Charles I at the Hunt, also known under its French title Le Roi à la chasse, is an oil-on-canvas portrait of Charles I of England by Anthony van Dyck, dated to c. 1635, and now in the Louvre Museum in Paris. It depicts Charles in civilian clothing and standing next to a horse as if resting on a hunt, in a manner described by the Louvre as a "subtle compromise between gentlemanly nonchalance and regal assurance".

Van Dyck gives his naturalistic style full expression: "Charles is given a totally natural look of instinctive sovereignty, in a deliberately informal setting where he strolls so negligently that he seems at first glance nature's gentleman rather than England's King". The 266 cm by 207 cm painting depicts Charles in lighter colours to the left of the painting, standing against the darker ground and the shadowed servants and horse under a tree to the right; his dark hat prevents his face from appearing washed out by the sky.

Charles is dismounted, and stands as if surveying his domain and the sea beyond (perhaps the Solent with the Isle of Wight visible in the distance). His head is turned and his face pinched in a disdainful and somewhat bitter smile. The King was famously sensitive about his height, and the painting compensates by placing the viewer at a low-angle point of view, looking up at the King. A Latin inscription on a rock in the lower right corner establishes his rights as a king: Carolus.I.REX Magnae Britanniae ("Charles I, King of Great Britain" – a political statement at the time, only 32 years after his father James had united the crowns of Scotland and England, and proclaimed himself King of Great Britain, and nearly 70 years before the Acts of Union legally created the Kingdom of Great Britain).

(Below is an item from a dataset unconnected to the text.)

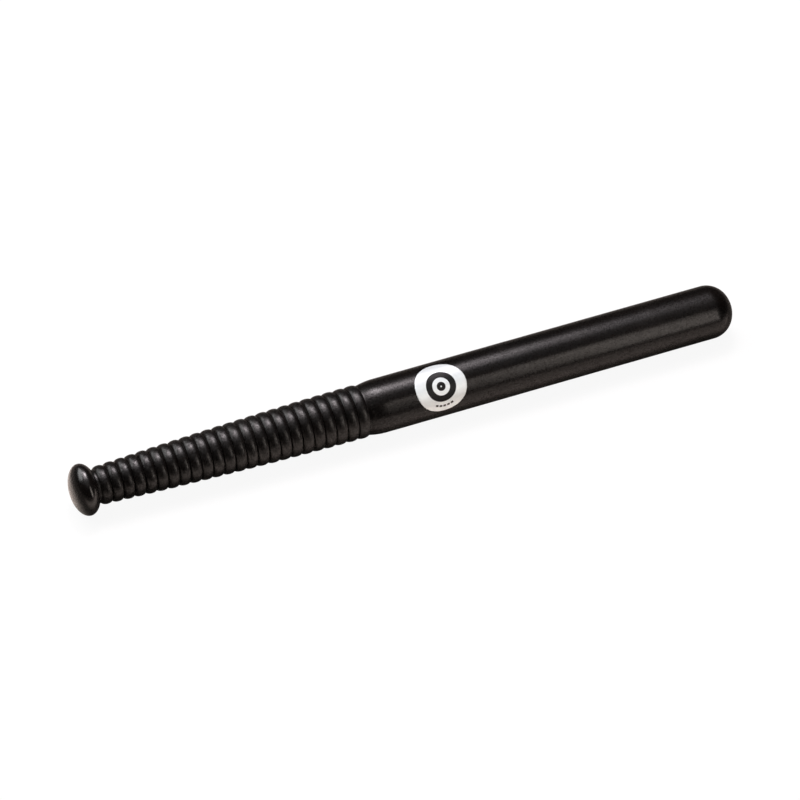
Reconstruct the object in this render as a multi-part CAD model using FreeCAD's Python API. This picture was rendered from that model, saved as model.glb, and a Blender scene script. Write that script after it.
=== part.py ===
import FreeCAD, Part
import math
import os

# A ribbed scraper stick: a lens-shaped end knob, a tapering stem turned with rounded ribs, a smooth
# barrel with a domed end, and a thin round badge wrapped on the barrel. All lengths are in millimetres.
# The stick lies along +X from the knob to the dome, on a table at Z = 0, with its middle at X = 0.

# Barrel
BARREL_DIA = 25.4
BARREL_LENGTH = 185.9  # from the stem's end face to the tip of the dome
SHOULDER_LENGTH = 9.0  # the rounded run from the last groove up to the full diameter
DOME_LENGTH = 11.5
DOME_CORNER_RADIUS = 11.1

# Ribbed stem
RIB_COUNT = 24
RIB_PITCH = 5.335  # the mean, from groove to groove
RIB_GROWTH = 0.058  # the last rib's length less the first's, as a share of the mean
RIB_FIRST_DIA = 17.8  # the line of the crests, at its thin end
LAST_RIB_STEP = 0.2  # how far the crests end below the barrel's surface
TAPER_POWER = 1.7  # 1 is a straight taper, and more levels off towards the barrel
GROOVE_DEPTH = 1.15  # below the line of the crests, at the thin end
LAST_GROOVE_DEPTH = 0.95  # the same at the barrel
RIB_LEAN = 0.08  # how far a rib's sides lean in: 0 is upright, and a third makes a plain arch
GROOVE_FLOOR = 0.26  # width of the flat left by the parting tool
NECK_LENGTH = 0.8  # plain run between the knob and the first rib

# End knob
KNOB_DIA = 24.1
KNOB_LENGTH = 13.2  # of the whole lens, which the neck cuts short

# Joints inside the stick
KNOB_SPIGOT_DIA = 7.0
KNOB_SPIGOT_LENGTH = 14.0
TENON_DIA = 13.0
TENON_LENGTH = 24.0
SPIGOT_CHAMFER = 0.6
GLUE_GAP = 0.1  # radial, between a spigot and its socket
SOCKET_END_GAP = 1.0  # past the end of a spigot, for spare glue

# Badge
BADGE_DIA = 24.6  # measured along the curved surface
BADGE_THICKNESS = 0.12
BADGE_DISTANCE = 35.8  # from the stem's end face to the middle of the badge
BADGE_TILT = 49.2  # degrees that the badge faces above the horizontal, on the -Y side

OFFSET_TOLERANCE = 1e-4  # how closely the badge's outer face follows its inner one

Vec = FreeCAD.Vector
ORIGIN = Vec(0, 0, 0)
AXIS_X = Vec(1, 0, 0)
FULL_TURN = 360
CUBIC_RISE = 0.75  # a cubic curve's crest lies this share of the way up from its ends to its inner poles

axis_height = max(BARREL_DIA, KNOB_DIA) / 2
barrel_radius = BARREL_DIA / 2
last_crest_radius = barrel_radius - LAST_RIB_STEP
neck_radius = RIB_FIRST_DIA / 2 - GROOVE_DEPTH
seam_radius = last_crest_radius - LAST_GROOVE_DEPTH

# Angle on the knob's ellipse, from its rim, at which the neck's radius is reached
knob_seat_angle = math.acos(neck_radius / (KNOB_DIA / 2))
knob_seat_x = KNOB_LENGTH / 2 * (1 + math.sin(knob_seat_angle))
first_rib_x = knob_seat_x + NECK_LENGTH
seam_x = first_rib_x + RIB_COUNT * RIB_PITCH
tip_x = seam_x + BARREL_LENGTH


def at(x, radius):
    """A point of an outline: x along the stick and the radius from its axis."""
    return Vec(x, 0, radius)


def line(start, end):
    return Part.LineSegment(start, end).toShape()


def arc(start, middle, end):
    return Part.Arc(start, middle, end).toShape()


def on_circle(centre, radius, angle):
    """A point on a circle in the outline's plane, with the angle in radians from +X towards +radius."""
    return centre + Vec(math.cos(angle), 0, math.sin(angle)) * radius


def turned(edges):
    """Turn a closed outline about the stick's axis and set the stick down on the table."""
    outline = Part.Face(Part.Wire(edges))
    return placed(outline.revolve(ORIGIN, AXIS_X, FULL_TURN))


def placed(shape):
    shape.translate(Vec(-tip_x / 2, 0, axis_height))
    return shape


def spigot(seat_x, seat_radius, dia, length):
    """Edges from the rim of a seat face down to the spigot, along it and back to the axis."""
    radius = dia / 2
    end_x = seat_x + length
    points = [
        at(seat_x, seat_radius),
        at(seat_x, radius),
        at(end_x - SPIGOT_CHAMFER, radius),
        at(end_x, radius - SPIGOT_CHAMFER),
        at(end_x, 0),
    ]
    return [line(a, b) for a, b in zip(points, points[1:])]


def socket(seat_x, seat_radius, dia, length):
    """Edges from the axis out along a socket's floor, back along its wall and out over its seat face."""
    radius = dia / 2 + GLUE_GAP
    floor_x = seat_x + length + SOCKET_END_GAP
    points = [at(floor_x, 0), at(floor_x, radius), at(seat_x, radius), at(seat_x, seat_radius)]
    return [line(a, b) for a, b in zip(points, points[1:])]


def groove_x(index):
    """Middle of the groove before a rib: the ribs grow evenly longer towards the barrel."""
    share = index / RIB_COUNT
    lag = RIB_GROWTH * share * (1 - share) / 2
    return first_rib_x + RIB_COUNT * RIB_PITCH * (share - lag)


def stem_share(x):
    """0 at the first rib's start and 1 at the last rib's end."""
    return (x - first_rib_x) / (RIB_COUNT * RIB_PITCH)


def crest_radius(x):
    """Radius of the line that the ribs' crests follow."""
    share = stem_share(x)
    rise = last_crest_radius - RIB_FIRST_DIA / 2
    return RIB_FIRST_DIA / 2 + rise * (1 - (1 - share) ** TAPER_POWER)


def groove_radius(x):
    depth = GROOVE_DEPTH + (LAST_GROOVE_DEPTH - GROOVE_DEPTH) * stem_share(x)
    return crest_radius(x) - depth


def rib_edges(index):
    """One rib, with full sides and a flatter crest, between half a groove floor on either side."""
    start_x = groove_x(index)
    end_x = groove_x(index + 1)
    middle_x = (start_x + end_x) / 2
    half_floor = GROOVE_FLOOR / 2
    foot = at(start_x + half_floor, groove_radius(start_x))
    far_foot = at(end_x - half_floor, groove_radius(end_x))
    lean = (far_foot.x - foot.x) * RIB_LEAN
    pole_height = (crest_radius(middle_x) - (foot.z + far_foot.z) / 2) / CUBIC_RISE
    pole = foot + Vec(lean, 0, pole_height)
    far_pole = far_foot + Vec(-lean, 0, pole_height)
    over_crest = Part.BezierCurve()
    over_crest.setPoles([foot, pole, far_pole, far_foot])
    return [
        line(at(start_x, groove_radius(start_x)), foot),
        over_crest.toShape(),
        line(far_foot, at(end_x, groove_radius(end_x))),
    ]


def end_knob():
    """A lens, an ellipse turned about its short axis, whose back is cut flat where the stem butts on it."""
    centre = at(KNOB_LENGTH / 2, 0)
    ellipse = Part.Ellipse(at(KNOB_LENGTH / 2, KNOB_DIA / 2), at(KNOB_LENGTH, 0), centre)
    lens = Part.ArcOfEllipse(ellipse, -math.pi / 2, knob_seat_angle).toShape()
    joint = spigot(knob_seat_x, neck_radius, KNOB_SPIGOT_DIA, KNOB_SPIGOT_LENGTH)
    axis = line(at(knob_seat_x + KNOB_SPIGOT_LENGTH, 0), at(0, 0))
    return turned([lens] + joint + [axis])


def ribbed_stem():
    edges = socket(knob_seat_x, neck_radius, KNOB_SPIGOT_DIA, KNOB_SPIGOT_LENGTH)
    edges.append(line(at(knob_seat_x, neck_radius), at(first_rib_x, neck_radius)))
    for index in range(RIB_COUNT):
        edges += rib_edges(index)
    edges += spigot(seam_x, seam_radius, TENON_DIA, TENON_LENGTH)
    socket_floor_x = knob_seat_x + KNOB_SPIGOT_LENGTH + SOCKET_END_GAP
    edges.append(line(at(seam_x + TENON_LENGTH, 0), at(socket_floor_x, 0)))
    return turned(edges)


def shoulder_arc():
    """An arc from the seam's radius that runs out level with the barrel."""
    drop = barrel_radius - seam_radius
    radius = (SHOULDER_LENGTH**2 + drop**2) / (2 * drop)
    centre = at(seam_x + SHOULDER_LENGTH, barrel_radius - radius)
    sweep = math.asin(SHOULDER_LENGTH / radius)
    middle = on_circle(centre, radius, math.pi / 2 + sweep / 2)
    return arc(at(seam_x, seam_radius), middle, at(seam_x + SHOULDER_LENGTH, barrel_radius))


def dome_arcs():
    """A corner arc level with the barrel, then a flatter arc that meets it smoothly and crosses the axis."""
    corner_rise = barrel_radius - DOME_CORNER_RADIUS
    over = DOME_LENGTH**2 + corner_rise**2 - DOME_CORNER_RADIUS**2
    tip_radius = over / (2 * (DOME_LENGTH - DOME_CORNER_RADIUS))
    corner = at(tip_x - DOME_LENGTH, corner_rise)
    tip_centre = at(tip_x - tip_radius, 0)
    meet_angle = math.atan2(corner_rise, corner.x - tip_centre.x)
    meet = on_circle(tip_centre, tip_radius, meet_angle)
    corner_middle = on_circle(corner, DOME_CORNER_RADIUS, (math.pi / 2 + meet_angle) / 2)
    tip_middle = on_circle(tip_centre, tip_radius, meet_angle / 2)
    return [
        arc(at(corner.x, barrel_radius), corner_middle, meet),
        arc(meet, tip_middle, at(tip_x, 0)),
    ]


def barrel():
    edges = socket(seam_x, seam_radius, TENON_DIA, TENON_LENGTH)
    edges.append(shoulder_arc())
    cylinder_start = at(seam_x + SHOULDER_LENGTH, barrel_radius)
    cylinder_end = at(tip_x - DOME_LENGTH, barrel_radius)
    edges.append(line(cylinder_start, cylinder_end))
    edges += dome_arcs()
    edges.append(line(at(tip_x, 0), at(seam_x + TENON_LENGTH + SOCKET_END_GAP, 0)))
    return turned(edges)


def badge():
    """A round label laid on the barrel: its outline is a circle measured along the curved surface."""
    surface = Part.Cylinder()
    surface.Axis = AXIS_X
    surface.Radius = barrel_radius
    # On the surface a point is (angle about the axis, distance along it), so the circle is an ellipse there
    Point = FreeCAD.Base.Vector2d
    far_from_seam = math.pi
    half_angle = BADGE_DIA / 2 / barrel_radius
    middle = Point(far_from_seam, seam_x + BADGE_DISTANCE)
    along = Point(far_from_seam, middle.y + BADGE_DIA / 2)
    around = Point(far_from_seam - half_angle, middle.y)
    outline = Part.Geom2d.Ellipse2d(along, around, middle).toShape(surface)
    skin = Part.Face(surface, Part.Wire(outline))
    label = skin.makeOffsetShape(BADGE_THICKNESS, OFFSET_TOLERANCE, fill=True)
    # Turn the label about the stick from where it was built to where it faces
    tilt = math.radians(BADGE_TILT)
    built = surface.value(far_from_seam, 0)
    facing = Vec(0, -math.cos(tilt), math.sin(tilt))
    turn = math.atan2(built.cross(facing).dot(AXIS_X), built.dot(facing))
    label.rotate(ORIGIN, AXIS_X, math.degrees(turn))
    return placed(label)


PIECES = {"end_knob": end_knob, "ribbed_stem": ribbed_stem, "barrel": barrel, "badge": badge}

os.makedirs("parts", exist_ok=True)
for name, build in PIECES.items():
    solid = build()
    solid.exportStep(f"parts/{name}.step")
    print(name, "valid" if solid.isValid() else "not valid", round(solid.Volume), "mm3")
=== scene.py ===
import math
import random
from typing import NamedTuple

import bpy
from bpy.props import (
    FloatProperty,
    FloatVectorProperty,
    IntProperty,
    PointerProperty,
)
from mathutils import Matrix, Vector, noise


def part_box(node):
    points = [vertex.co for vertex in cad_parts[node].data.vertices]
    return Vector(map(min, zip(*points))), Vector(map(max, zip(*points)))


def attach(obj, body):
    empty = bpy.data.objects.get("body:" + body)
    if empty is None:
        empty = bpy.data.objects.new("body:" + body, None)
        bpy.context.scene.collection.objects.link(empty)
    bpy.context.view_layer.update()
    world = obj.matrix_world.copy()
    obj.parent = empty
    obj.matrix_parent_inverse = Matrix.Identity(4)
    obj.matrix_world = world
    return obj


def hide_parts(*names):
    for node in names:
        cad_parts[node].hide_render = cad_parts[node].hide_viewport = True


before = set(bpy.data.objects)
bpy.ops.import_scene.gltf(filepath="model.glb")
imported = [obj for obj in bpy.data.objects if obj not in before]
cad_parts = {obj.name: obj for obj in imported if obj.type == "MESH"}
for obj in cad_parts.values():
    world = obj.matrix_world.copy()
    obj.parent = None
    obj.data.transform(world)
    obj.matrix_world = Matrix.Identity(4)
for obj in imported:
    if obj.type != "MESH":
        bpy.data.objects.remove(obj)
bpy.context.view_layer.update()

bl_info = {
    "name": "Ribbed Scraper Stick",
    "version": (1, 0, 0),
    "blender": (4, 5, 0),
    "location": "3D View > Sidebar > Scraper Stick",
    "description": "Turns a black lacquered scraper stick with a knob, ribs, a barrel and a round badge",
    "category": "Add Mesh",
}

# The stick lies along +X from its knob to its domed end, on a floor at Z = 0. All lengths are in metres.

MM = 0.001
BODY = "root"

KNOB_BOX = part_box("end_knob")
STEM_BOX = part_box("ribbed_stem")
BARREL_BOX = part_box("barrel")
BADGE_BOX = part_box("badge")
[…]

Charles is dressed as an aristocratic gentleman in a wide-brimmed cavalier hat, teardrop earring, shimmering silver satin doublet, red breeches, and turned-down leather boots, apparently resting during a day of hunting. He is girt with a sword, with one hand resting nonchalantly on a walking stick; the other rests on his hip, holding his gloves as a sign of his sovereignty and assurance. The painting also shows a young page and Charles' picture-buying agent and favoured courtier, Endymion Porter, who is holding the horse. The horse seemingly bows its head in submission to the king.

In his three years as England's Principal Painter in Ordinary, van Dyck had already made two other equestrian portraits of Charles in armour: Charles I with M. de St Antoine, depicting Charles accompanied by his riding master, Pierre Antoine Bourdon, Seigneur de St Antoine; and Equestrian Portrait of Charles I, depicting Charles as a heroic philosopher king, contemplatively surveying his domain.

Charles paid van Dyck £100 for the painting in 1638 – although the artist originally requested £200 – but it is not mentioned in the inventory of his collections after his execution in 1649. It was in France by 1738, and Madame du Barry sold the painting to Charles' descendant, King Louis XVI, in 1775.